Tout d’abord, parce que les élections anticipées en avril pourraient bouleverser la donne politique. Les partenaires européens de la Grèce ont obtenu des assurances des deux principaux partis actuels, les socialistes et la Nouvelle Démocratie (droite), qu’ils tiendraient promesse y compris après les élections. Mais ces partis perdent du terrain dans les intentions de vote, au profit des partis extrémistes opposés aux mesures d’austérité. Or Athènes n’a d’autre choix que d’accélérer les réformes d’économie budgétaire. En effet, en vertu du nouvel accord, le service de la dette grecque sera désormais assuré via le versement des fonds européens sur un compte bloqué. Ce qui empêchera Athènes d’utiliser l’aide européenne sur d’autres postes budgétaires, paiement des salaires des fonctionnaires ou des retraites par exemple.

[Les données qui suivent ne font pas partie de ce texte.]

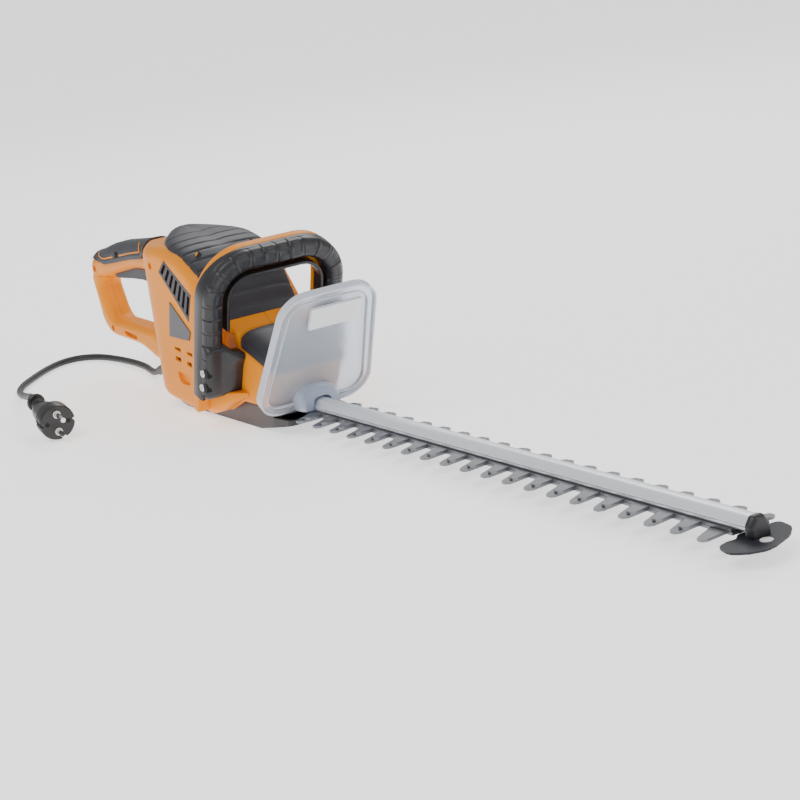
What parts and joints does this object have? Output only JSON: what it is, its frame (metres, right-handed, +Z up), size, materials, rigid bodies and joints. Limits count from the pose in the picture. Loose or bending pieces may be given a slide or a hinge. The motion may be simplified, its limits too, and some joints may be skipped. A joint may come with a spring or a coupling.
{
  "type": "hedge trimmer",
  "caption": "Corded hedge trimmer with a long double-sided reciprocating blade, D-shaped rear handle, arched front handle, clear hand guard and short mains lead",
  "frame": {"origin": "middle of the tool's box in plan, on the plane the base cover stands on; cord and plug left out of the box", "axes": "+X along the blades toward the tip, +Y to the user's left, +Z up"},
  "size_m": [1.1635, 0.2621, 0.1727],
  "materials": {
    "orange_plastic": "satin moulded",
    "dark_plastic": "satin moulded",
    "black_plastic": "satin moulded",
    "grip_rubber": "matt soft grip",
    "clear_plastic": "frosted clear",
    "label_film": "plain printed film, no lettering",
    "ground_steel": "ground",
    "satin_aluminium": "satin extrusion",
    "painted_steel": "black paint",
    "die_casting": "die cast",
    "copper": "copper bars",
    "lamination": "stacked laminations",
    "carbon": "pressed carbon",
    "white_nylon": "moulded nylon",
    "plated_brass": "nickel plated",
    "cord_rubber": "cord sheath"
  },
  "bodies": {
    "tool": {"housing_right": "orange_plastic", "housing_left": "orange_plastic", "motor_cover": "dark_plastic", "gear_cover": "dark_plastic", "base_cover": "black_plastic", "base_plate": "ground_steel", "front_handle_back": "orange_plastic", "front_handle_grip": "black_plastic", "handle_screw_right_upper": "ground_steel", "handle_screw_right_lower": "ground_steel", "handle_screw_left_upper": "ground_steel", "handle_screw_left_lower": "ground_steel", "rear_grip": "grip_rubber", "rear_switch": "black_plastic", "vent_grille_right": "dark_plastic", "vent_grille_left": "dark_plastic", "rating_plate": "label_film", "hand_guard": "clear_plastic", "guard_foot": "clear_plastic", "blade_bar": "satin_aluminium", "bar_end_cap": "black_plastic", "tip_plate": "painted_steel", "tip_rivet": "satin_aluminium", "guide_bolt_1": "ground_steel", "guide_bolt_2": "ground_steel", "guide_bolt_3": "ground_steel", "guide_bolt_4": "ground_steel", "gearbox_housing": "die_casting", "gear_bushing": "plated_brass", "rotor_bearing_lower": "ground_steel", "rotor_bearing_upper": "ground_steel", "bearing_bracket": "die_casting", "motor_stator": "lamination", "brush_holder_right": "plated_brass", "brush_holder_left": "plated_brass", "carbon_brush_right": "carbon", "carbon_brush_left": "carbon", "front_switch": "black_plastic", "capacitor": "satin_aluminium", "cable_clamp": "black_plastic", "strain_relief": "black_plastic", "power_cord": "cord_rubber", "plug_body": "black_plastic", "plug_pin_lower": "plated_brass", "plug_pin_upper": "plated_brass"},
    "rotor": {"rotor_shaft": "ground_steel", "motor_pinion": "ground_steel", "cooling_fan": "white_nylon", "armature_core": "lamination", "commutator": "copper"},
    "gear": {"drive_gear": "ground_steel", "eccentric_shaft": "ground_steel"},
    "upper_cutter": {"upper_blade": "ground_steel"},
    "lower_cutter": {"lower_blade": "ground_steel"},
    "rear_trigger": {"trigger": "grip_rubber"},
    "front_lever": {"front_switch_lever": "grip_rubber"}
  },
  "joints": [
    {"name": "rotor_spin", "type": "hinge", "parent": "tool", "child": "rotor", "pos_m": [-0.268, 0, 0.08], "axis": [0, 0, 1], "continuous": true},
    {"name": "gear_spin", "type": "hinge", "parent": "tool", "child": "gear", "pos_m": [-0.235, 0, 0.031], "axis": [0, 0, 1], "continuous": true},
    {"name": "upper_blade_slide", "type": "slide", "parent": "tool", "child": "upper_cutter", "axis": [1, 0, 0], "range_m": [-0.009, 0.006]},
    {"name": "lower_blade_slide", "type": "slide", "parent": "tool", "child": "lower_cutter", "axis": [1, 0, 0], "range_m": [-0.006, 0.009]},
    {"name": "trigger_pull", "type": "hinge", "parent": "tool", "child": "rear_trigger", "pos_m": [-0.484, 0, 0.111], "axis": [0, -1, 0], "range_deg": [0, 5], "stiffness_Nm_per_rad": 1.5, "springref_deg": -8.59},
    {"name": "front_lever_squeeze", "type": "slide", "parent": "tool", "child": "front_lever", "axis": [0.3387, 0, 0.9409], "range_m": [0, 0.003], "stiffness_N_per_m": 1500, "springref_m": -0.002}
  ],
  "couplings": [
    {"joint": "gear_spin", "follows": "rotor_spin", "ratio": -0.22222},
    {"joint": "lower_blade_slide", "follows": "upper_blade_slide", "ratio": -1}
  ]
}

Les experts de la troïka estiment que ces mesures pourraient aggraver la récession qui frappe le pays depuis cinq ans. Sans croissance, le pays ne parviendra pas à dégager un excédent budgétaire primaire (hors charge de la dette). Pour ramener la dette publique à 120% du PIB en 2020, il faudrait que la croissance atteigne au moins 2,5%, voire 3% par an à compter de 2013 et que le solde budgétaire primaire si situe autour de +4%, contre -2,5% actuellement. Selon les économistes de Natixis, la Grèce devrait connaître cette année encore un recul du PIB de l’ordre de 4,5% après une baisse de 6,8% en 2011. Dans ce contexte et avec des hypothèses plus réalistes en termes de croissance et de rythme de consolidation budgétaire, la dette devrait atteindre plutôt atteindre 132% du PIB à l’horizon 2020, selon Natixis, 129% selon la troïka. Conclusion: la Grèce aura probablement besoin d’un nouveau plan de sauvetage.